Volume 22 • Number 2

Winter 2003



 

 

THE JIM CROW SOUTH

Remembering Jim Crow: African Americans Tell About Life in the Segregated South. Edited by William H. Chafe, Raymond Gavins, and Robert Korstad, with Paul Ortiz, Robert Parrish, Jennifer Ritterhouse, Keisha Roberts, and Nicole Waligora-Davis. New York: The New Press, In Association with Lyndhurst Brooks of the Center for Documentary Studies of Duke University. 2001. xxxv + 346 pp. Illustrations, appendices, and index. Two one- hour audio CDs. $55.00.

Susan Bragg
University of Washington


In 1995, African American veteran Tolbert Chism explained his interest in black history to an interviewer, saying, "You see, our education as black people had been limited to only what the whites wanted us to know about ourselves, but nothing from our background as to what our origin was and where we had come from. I found that out" (p. 76). Chism's story of his self-education is one of many powerful histories included in Remembering Jim Crow: African Americans Tell About Life in the Segregated South. This primary source collection emerged from Duke University's Behind the Veil project to document African American experiences in the South, a project which produced over 1,300 interviews with elderly African Americans from diverse regions and communities.

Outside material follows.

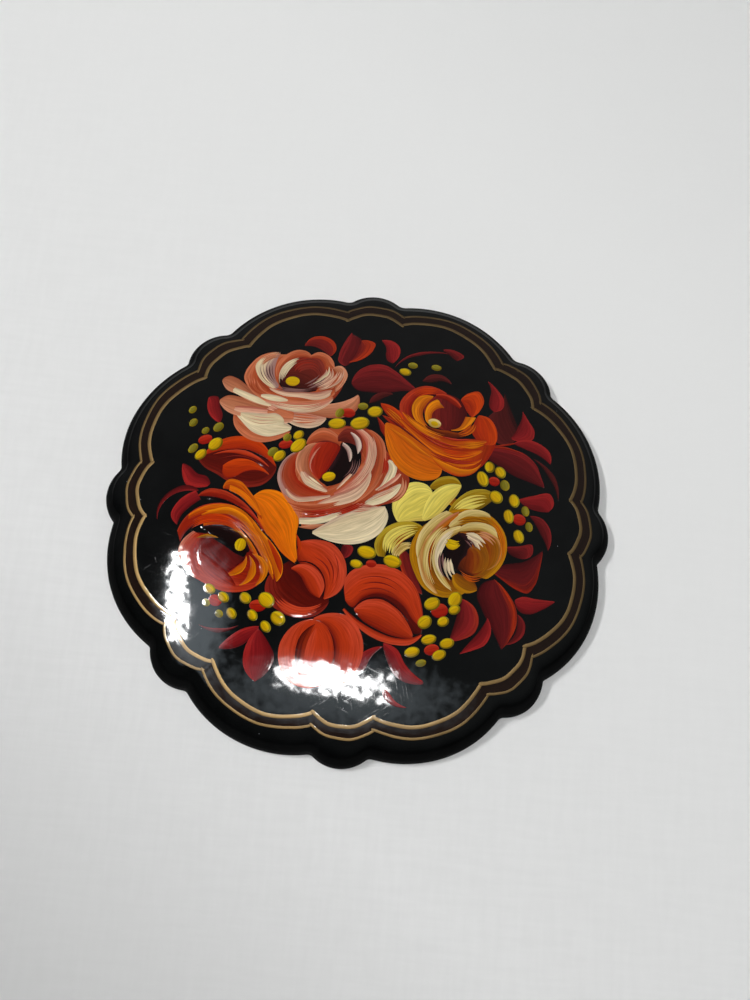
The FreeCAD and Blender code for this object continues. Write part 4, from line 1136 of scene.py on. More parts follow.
def rose_yellow(material):
    # the lemon petals above the flower, the streaked ones on both sides of them, then the flower
    rose = Painting("rose_yellow")
    rose.petal([(7.9, 2.4), (9.4, 3.8), (11, 3.8), (11.6, 2.9)],
        [(7.9, 2), (9, 2), (10.2, 2.2), (11.6, 2.8)], OLIVE, 0.3)
    rose.petal([(10.7, -0.4), (10.4, 0.3), (9.2, -1), (8.2, -2.2)],
        [(12, 0.2), (11.4, 0.9), (10.2, 1.5), (8.2, -1.8)], MUSTARD, 0.3)
    rose.petal([(4.3, -2.5), (3.6, -0.6), (4.2, 1.3), (5.8, 2.6), (7.6, 2.4), (8.4, 1)],
        [(4.6, -2.6), (5.6, -2.4), (6.6, -2.2), (7.6, -2), (8.2, -1.2), (8.4, 0.8)], LEMON, 0.5, 0.2)
    rose.petal([(7.2, -1.9), (7.6, 0.4), (8.8, 2.2), (10.4, 3), (11.6, 3)],
        [(7.5, -2.1), (9, -1.2), (10.4, 0.6), (11.2, 1.8), (11.6, 2.8)], LEMON, 0.5, 0.3)
    rose.petal([(10.2, -0.6), (11.4, 1.4), (13, 2.6), (14.9, 2.8), (15.8, 2.2)],
        [(10.2, -0.8), (12, -0.2), (13.8, 0.2), (15.2, 1.4), (15.8, 2)], OLIVE, 0.3)
    rose.fan([(10.6, -0.4), (11.8, 1), (13.4, 1.9), (14.8, 2)],
        [(11, -0.6), (12.6, 0.2), (13.9, 0.8), (15, 1.4)], 4, 0.42, LEMON)
    rose.petal([(2.4, -6.9), (1.9, -5.6), (2.6, -3.9), (4.2, -2.7), (6.2, -2.4), (7.3, -2.8)],
        [(3.2, -7), (3.6, -5.8), (4.6, -5), (5.8, -4.4), (6.8, -3.6), (7.3, -3)], OLIVE, 0.35)
    rose.fan([(3, -6.4), (3.2, -4.6), (4.8, -3.2), (7, -2.8)],
        [(3.9, -6.6), (4.3, -5.4), (5.4, -4.4), (6.8, -3.5)], 5, 0.5, LEMON, rag=(0.05, 0.1))
    rose.fan([(4.2, -7.2), (4.3, -5.9), (5.6, -5), (6.6, -5)],
        [(4.8, -7), (4.9, -6.2), (5.7, -5.6), (6.4, -5.6)], 4, 0.36, STRAW)
    rose.fan([(3.8, -5.6), (4.9, -4.2), (6.4, -3.4)], [(4.4, -6.2), (5, -5), (6.2, -4.2)], 3, 0.14, RUST)
    yellow_ring(rose)
    yellow_swirl(rose)
    rose.finish(material)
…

The result is a dense and compelling series of oral histories that reveal both the necessary accommodations to the systems of racial oppression known collectively as Jim Crow and the daily protests against such discrimination. Accompanied by two compact discs that contain audio selections from many of the interviews, this collection is an excellent teaching tool, giving students a glimpse into the variety of ways that Jim Crow segregation shaped the lives of African Americans and, of course, Southerners in general.